◆ Brief: From the entries below, pull out each line where "scene" appears.

[Records contained in a dataset]
---+---

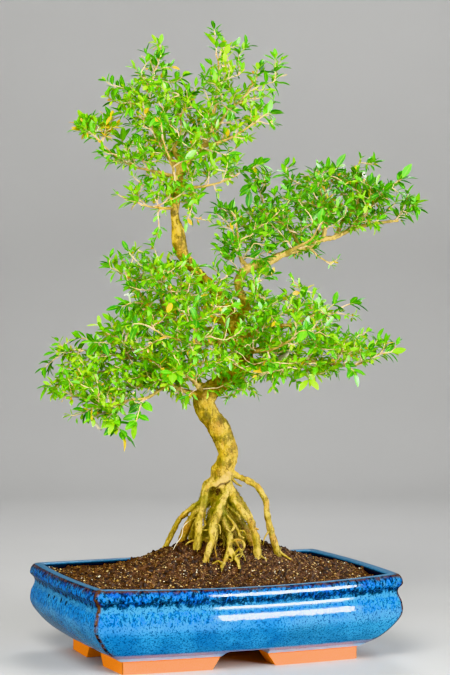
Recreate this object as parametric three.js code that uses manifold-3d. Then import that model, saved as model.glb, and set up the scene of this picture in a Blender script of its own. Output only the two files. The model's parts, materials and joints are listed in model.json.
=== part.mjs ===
// Serissa bonsai growing in a shallow glazed pot.
// Units are millimetres and +Z is up. X runs along the pot's long side and Y across it.
// The tree is drawn in a frame of its own, turned about Z against the pot.
import * as THREE from 'three';
import { mergeVertices } from 'three/addons/utils/BufferGeometryUtils.js';
import Module from 'manifold-3d';

const wasm = await Module();
wasm.setup();

// Driving dimensions of the pot
const POT_LENGTH = 320;
const POT_WIDTH = 216;
const POT_HEIGHT = 83;
const WIDTH_INSET_SHARE = 0.82;
const LONG_BOW = { foot: 6, rim: 19 };
const SHORT_BOW = { foot: 2, rim: 4.5 };
const RIM_SAG = 3;
const CORNER_RADIUS = 5;
const LONG_STEPS = 8;
const SHORT_STEPS = 4;

// Driving dimensions of the feet and the drainage
const FOOT_TOP = 12;
const UNDERSIDE = 19;
const FOOT_ARM_LONG = 91;
const FOOT_ARM_SHORT = 53;
const FOOT_THICKNESS = 22;
const FOOT_END_SLOPE = 10;
const DRAIN_RADIUS = 11;
const DRAIN_SIDES = 16;
const DRAIN_OFFSET = 62;
const SCREEN_SIDE = 40;
const SCREEN_THICKNESS = 1.2;
const SCREEN_CELLS = 3;
const SCREEN_BAR = 2;

// Driving dimensions of the soil and of the fits between pieces
const SEAT_GAP = 0.3;
const WOOD_GAP = 0.36;
const SOIL_GAP = 0.45;
const SOIL_EDGE = 76;
const SOIL_BACK_DROP = 3;
const SOIL_SHRINK = 0.6;
const SOIL_CRUMB = 0.7;
const SOIL_RING_SCALES = [0.985, 0.82, 0.64, 0.46, 0.29, 0.12];
const MOUND = { x: 8, y: 2, height: 36, spreadX: 76, spreadY: 38 };

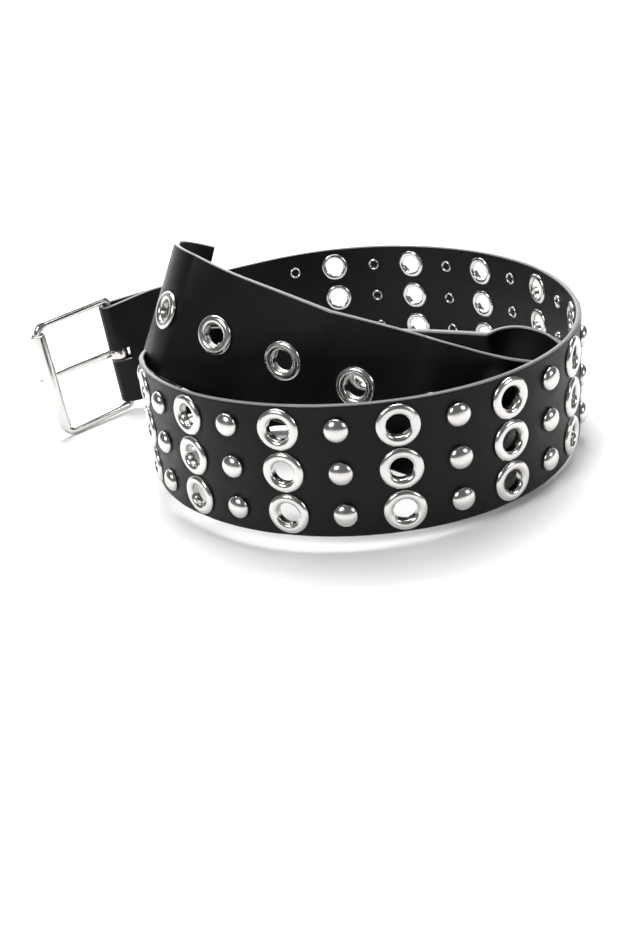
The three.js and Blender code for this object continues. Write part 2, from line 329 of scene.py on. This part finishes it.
def grid_faces(rows: int, columns: int, round_rows: bool = False, round_columns: bool = True) -> np.ndarray:
    """Quads of a grid of points that is stored row by row.

    Args:
        rows: number of rows of points.
        columns: number of points in a row.
        round_rows: whether the last row joins the first.
        round_columns: whether each row closes on itself.

    Returns:
        The quads' corners, four to a line.
    """
    i = np.arange(rows if round_rows else rows - 1)[:, None]
    j = np.arange(columns if round_columns else columns - 1)[None, :]
    i2, j2 = (i + 1) % rows, (j + 1) % columns
    corners = [i * columns + j, i * columns + j2, i2 * columns + j2, i2 * columns + j]
    return np.stack([np.broadcast_to(c, (i.size, j.size)) for c in corners], axis=-1).reshape(-1, 4)


def turned(profile: np.ndarray, sides: int, petals: np.ndarray | None = None) -> Surface:
    """A profile of radius and height turned about the height axis, x and y across it.

    The profile runs round a closed outline or from axis to axis, with the solid on its left.

    Args:
        profile: lines of radius and height.
        sides: number of points round the axis.
        petals: optional share, for each profile point, by which the radius swells in six petals.

    Returns:
        The closed surface.
    """
    angle = np.linspace(0, 2 * np.pi, sides, endpoint=False)[None, :]
    swell = 0 if petals is None else petals[:, None] * np.cos(6 * angle)
    radius = profile[:, :1] * (1 + swell)
    height = np.broadcast_to(profile[:, 1:], (len(profile), sides))
    points = np.stack([radius * np.cos(angle), radius * np.sin(angle), height], axis=-1).reshape(-1, 3)
    closed = profile[0, 0] > 0 or profile[-1, 0] > 0
    return Surface(points, grid_faces(len(profile), sides, round_rows=closed))


def copies(base: Surface, seats: "Seats") -> Surface:
    """Copies of one surface on several seats: x goes along the run, y across the strap, height outward.

    Args:
        base: the surface to repeat.
        seats: where each copy stands.

    Returns:
        All the copies as one surface.
    """
    axes = np.stack([seats.run, seats.across, seats.out], axis=1)
    points = seats.middle[:, None, :] + np.einsum("pk,nkc->npc", base.points, axes)
    shift = (np.arange(len(seats.middle)) * len(base.points))[:, None, None]
    return Surface(points.reshape(-1, 3), (base.faces[None] + shift).reshape(-1, base.faces.shape[1]))


def arc(
    centre: tuple[float, float],
    radii: tuple[float, float],
    start: float,
    end: float,
    count: int,
) -> np.ndarray:
    """Points on an ellipse's arc: centre plus the radii times cosine and sine of the angle.

    Args:
        centre: the arc's centre, radius and height.
        radii: the half sizes along radius and height.
        start: first angle in degrees.
        end: last angle in degrees.
        count: number of points.

    Returns:
        Lines of radius and height.
    """
    angle = np.radians(np.linspace(start, end, count))
    return np.stack([centre[0] + radii[0] * np.cos(angle), centre[1] + radii[1] * np.sin(angle)], axis=-1)


def unit(vectors: np.ndarray) -> np.ndarray:
    """Vectors divided by their length."""
    return vectors / np.linalg.norm(vectors, axis=-1, keepdims=True)


@dataclass
class Seats:
    """Places on the strap: middle of the leather with the run, the way across and the way outward."""

    middle: np.ndarray
    run: np.ndarray
    across: np.ndarray
    out: np.ndarray

    def joined(self, *others: "Seats") -> "Seats":
        """These seats and others in one."""
        every = (self, *others)
        names = ("middle", "run", "across", "out")
        return Seats(*(np.concatenate([getattr(s, name) for s in every]) for name in names))


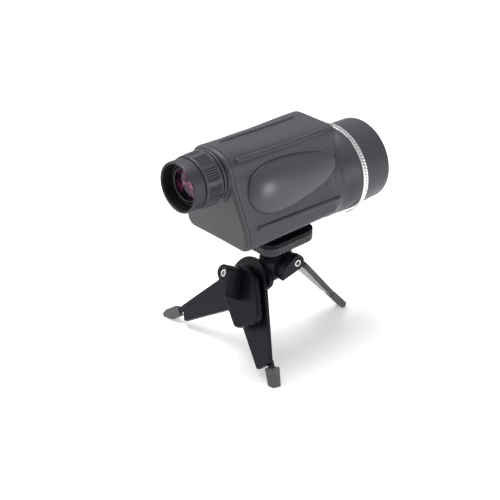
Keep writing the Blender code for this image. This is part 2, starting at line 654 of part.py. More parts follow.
def build_main_leg():
    """Right leg with the hub, the rear hinge boss and the knuckle of the front leg."""
    end = Vector(MAIN_END)
    half = Vector((-MAIN_DIR.y, MAIN_DIR.x)) * LEG_END_HALF
    leg = plate("main_leg",
                hull_outline(circle(*MAIN_HEAD, MAIN_HEAD_R, 24) + [end + half, end - half]),
                -LEG_OFF - LEG_T, -LEG_OFF, TRIPOD, lean)
    hub = hub_lathe("hub_core", [(0, 44.0), (4.5, 44.0), (HUB_R, 47.5), (HUB_R, 60.6), (0, 60.6)],
                    steps=28)
    # rounded at the front pin, tapering back into the hub
    knuckle = plate("knuckle_core", hull_outline(
        circle(FRONT_Y, FRONT_Z, 5.6, 14) + [(2.8, 51.0), (4.4, 49.5), (6.0, 58.0)]),
        -4.5, 15.0, CUTTER, ground, rot=PROFILE_YZ)
    head_disc = plate("head_disc", hull_outline(
        circle(-6.5, 53.5, 13.5, 20) + circle(6.6, 58.0, 6.0, 16)), -6.8, -1.0, CUTTER, lean)
    pin_boss = lathe("pin_boss", [(0, -9.0), (3.4, -9.0), (4.0, -8.4), (4.0, -2.0), (0, -2.0)],
                     CUTTER, left_pivot, steps=20)
    hub_bore = hub_lathe("hub_bore", band(0, CUP_R + FIT, 48.3, 63))
    collar_room = hub_lathe("collar_room", band(0, 8.15, 60.45, 80))
    knuckle_slot = box_cutter("knuckle_slot", (3.0, 11.5, 50.0), (9.8, 30, 70), ground)
    head_recess = lathe("front_head_recess", band(0, RECESS_R, 13.9, CUT_END),
                        CUTTER, front_pivot, rot=ACROSS, steps=20)
    # clears the side of the leaning plane where the left leg turns
    front_clear = plate("front_clear", [(-90, -30), (80, -30), (80, 62.3), (-90, 62.3)],
                        -LEG_OFF, 30, CUTTER, lean)
    join(leg, hub, knuckle, head_disc, pin_boss)
    carve(leg, hub_bore, collar_room, knuckle_slot, front_pin_hole, head_recess,
          left_pin_hole, front_clear)
    return leg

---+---

◆ Solution:
Recreate this object as parametric three.js code that uses manifold-3d. Then import that model, saved as model.glb, and set up the scene of this picture in a Blender script of its own. Output only the two files. The model's parts, materials and joints are listed in model.json.
The three.js and Blender code for this object continues. Write part 2, from line 329 of scene.py on. This part finishes it.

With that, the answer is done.